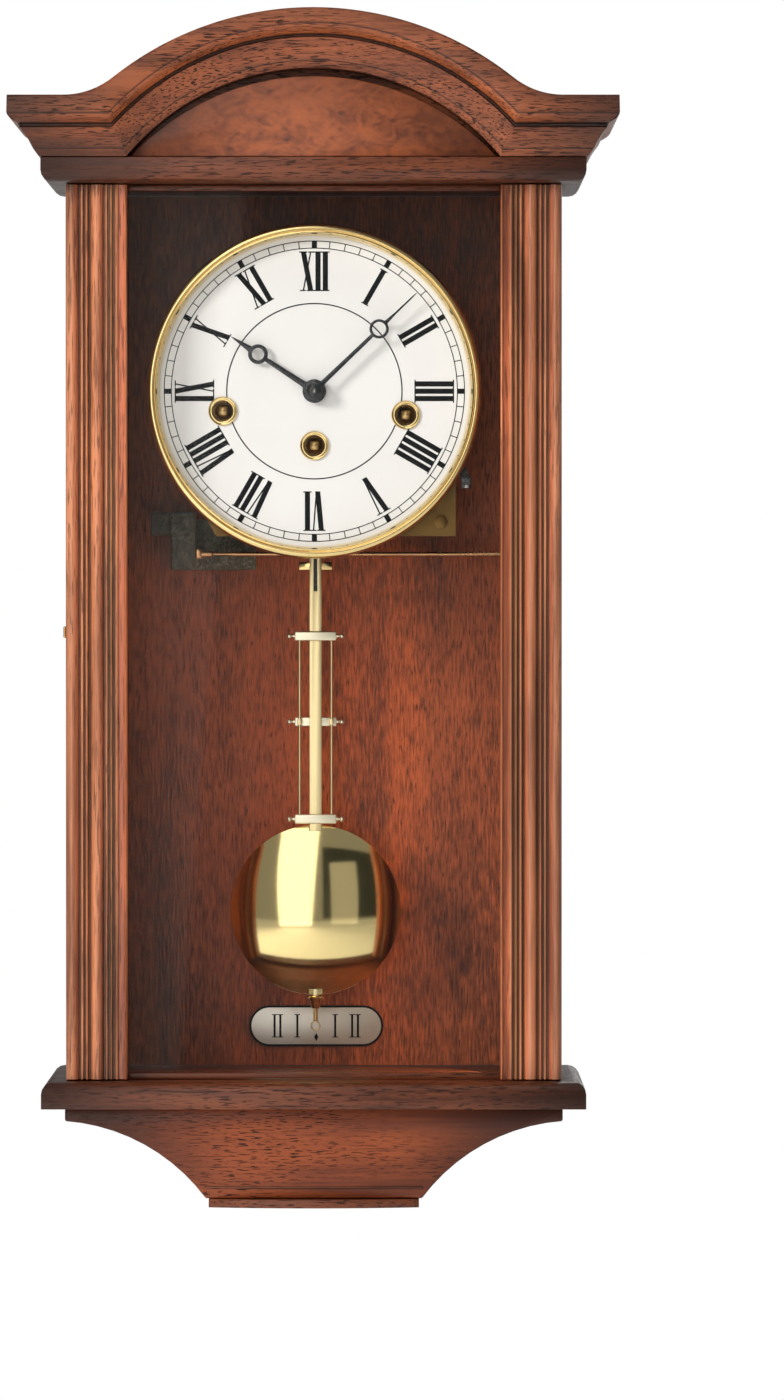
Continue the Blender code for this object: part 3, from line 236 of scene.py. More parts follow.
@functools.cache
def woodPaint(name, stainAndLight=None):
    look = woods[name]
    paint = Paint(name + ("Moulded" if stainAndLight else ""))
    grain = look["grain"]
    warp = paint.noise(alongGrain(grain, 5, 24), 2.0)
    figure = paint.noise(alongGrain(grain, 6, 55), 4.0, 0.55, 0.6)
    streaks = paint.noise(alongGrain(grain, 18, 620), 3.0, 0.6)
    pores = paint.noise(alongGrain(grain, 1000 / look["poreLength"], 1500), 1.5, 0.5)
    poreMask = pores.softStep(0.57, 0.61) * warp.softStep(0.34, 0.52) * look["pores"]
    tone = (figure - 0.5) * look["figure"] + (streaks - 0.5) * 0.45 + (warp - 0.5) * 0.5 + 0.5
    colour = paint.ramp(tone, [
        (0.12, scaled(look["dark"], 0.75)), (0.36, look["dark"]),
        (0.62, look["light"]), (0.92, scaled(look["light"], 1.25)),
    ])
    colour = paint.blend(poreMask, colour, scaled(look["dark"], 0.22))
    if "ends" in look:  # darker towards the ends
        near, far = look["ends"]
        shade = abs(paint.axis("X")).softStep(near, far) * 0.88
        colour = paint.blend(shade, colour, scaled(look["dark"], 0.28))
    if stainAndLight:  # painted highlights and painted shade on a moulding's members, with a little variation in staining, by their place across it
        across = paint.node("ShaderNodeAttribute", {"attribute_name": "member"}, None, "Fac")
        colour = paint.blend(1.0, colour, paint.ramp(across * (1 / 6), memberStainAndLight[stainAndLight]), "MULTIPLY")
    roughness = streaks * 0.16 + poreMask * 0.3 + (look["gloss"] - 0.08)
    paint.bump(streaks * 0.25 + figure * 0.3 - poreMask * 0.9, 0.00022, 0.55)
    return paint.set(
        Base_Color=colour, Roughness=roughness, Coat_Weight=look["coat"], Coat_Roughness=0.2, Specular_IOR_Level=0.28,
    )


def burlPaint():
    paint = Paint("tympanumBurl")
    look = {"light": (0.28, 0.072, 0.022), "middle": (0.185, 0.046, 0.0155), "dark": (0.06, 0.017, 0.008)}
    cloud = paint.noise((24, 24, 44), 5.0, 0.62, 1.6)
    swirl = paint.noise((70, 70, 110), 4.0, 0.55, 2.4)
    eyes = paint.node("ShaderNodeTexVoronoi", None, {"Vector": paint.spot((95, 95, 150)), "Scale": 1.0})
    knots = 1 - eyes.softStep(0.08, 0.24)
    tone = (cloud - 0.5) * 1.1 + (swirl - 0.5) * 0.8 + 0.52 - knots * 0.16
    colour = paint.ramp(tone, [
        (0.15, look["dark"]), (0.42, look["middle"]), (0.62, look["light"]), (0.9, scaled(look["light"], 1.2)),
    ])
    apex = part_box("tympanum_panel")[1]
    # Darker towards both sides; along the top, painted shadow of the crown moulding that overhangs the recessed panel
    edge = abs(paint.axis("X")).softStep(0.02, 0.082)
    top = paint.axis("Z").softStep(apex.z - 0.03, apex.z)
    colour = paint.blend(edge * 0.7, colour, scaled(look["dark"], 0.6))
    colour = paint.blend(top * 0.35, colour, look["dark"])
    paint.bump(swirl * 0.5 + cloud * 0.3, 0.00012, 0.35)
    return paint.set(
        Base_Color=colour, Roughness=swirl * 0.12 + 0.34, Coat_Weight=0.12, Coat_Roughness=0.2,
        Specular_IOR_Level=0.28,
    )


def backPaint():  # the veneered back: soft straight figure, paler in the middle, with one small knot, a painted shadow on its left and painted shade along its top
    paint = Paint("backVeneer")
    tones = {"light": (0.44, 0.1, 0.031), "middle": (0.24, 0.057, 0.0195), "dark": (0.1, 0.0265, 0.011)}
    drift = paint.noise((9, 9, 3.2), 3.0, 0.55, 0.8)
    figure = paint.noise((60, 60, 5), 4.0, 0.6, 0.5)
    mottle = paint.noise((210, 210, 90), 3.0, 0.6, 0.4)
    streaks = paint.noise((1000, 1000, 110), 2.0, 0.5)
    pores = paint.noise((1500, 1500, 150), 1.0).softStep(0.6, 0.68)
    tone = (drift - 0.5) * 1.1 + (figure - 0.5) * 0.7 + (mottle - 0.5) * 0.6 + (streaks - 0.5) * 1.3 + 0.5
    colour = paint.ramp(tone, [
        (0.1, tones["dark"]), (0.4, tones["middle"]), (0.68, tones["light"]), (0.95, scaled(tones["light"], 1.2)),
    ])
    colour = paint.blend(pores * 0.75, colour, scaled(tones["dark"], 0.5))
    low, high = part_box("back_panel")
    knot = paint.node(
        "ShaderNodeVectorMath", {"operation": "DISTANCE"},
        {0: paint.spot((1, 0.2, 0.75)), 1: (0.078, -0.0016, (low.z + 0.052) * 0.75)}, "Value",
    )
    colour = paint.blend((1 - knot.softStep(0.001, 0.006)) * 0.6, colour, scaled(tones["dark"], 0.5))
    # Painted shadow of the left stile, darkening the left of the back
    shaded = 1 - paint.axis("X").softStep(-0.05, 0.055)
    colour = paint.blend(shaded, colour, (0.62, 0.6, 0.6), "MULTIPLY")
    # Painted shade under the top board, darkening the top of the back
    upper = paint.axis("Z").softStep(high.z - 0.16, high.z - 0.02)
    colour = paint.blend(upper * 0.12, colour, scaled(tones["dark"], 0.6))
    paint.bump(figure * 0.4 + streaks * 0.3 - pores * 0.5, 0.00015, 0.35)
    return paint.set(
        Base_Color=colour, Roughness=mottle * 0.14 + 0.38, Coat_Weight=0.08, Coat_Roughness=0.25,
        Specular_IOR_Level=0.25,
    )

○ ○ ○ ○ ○

_Directions for this task_:
Report how many lines hold the string "apex", giving the number and nothing else.

_Complete output_:
2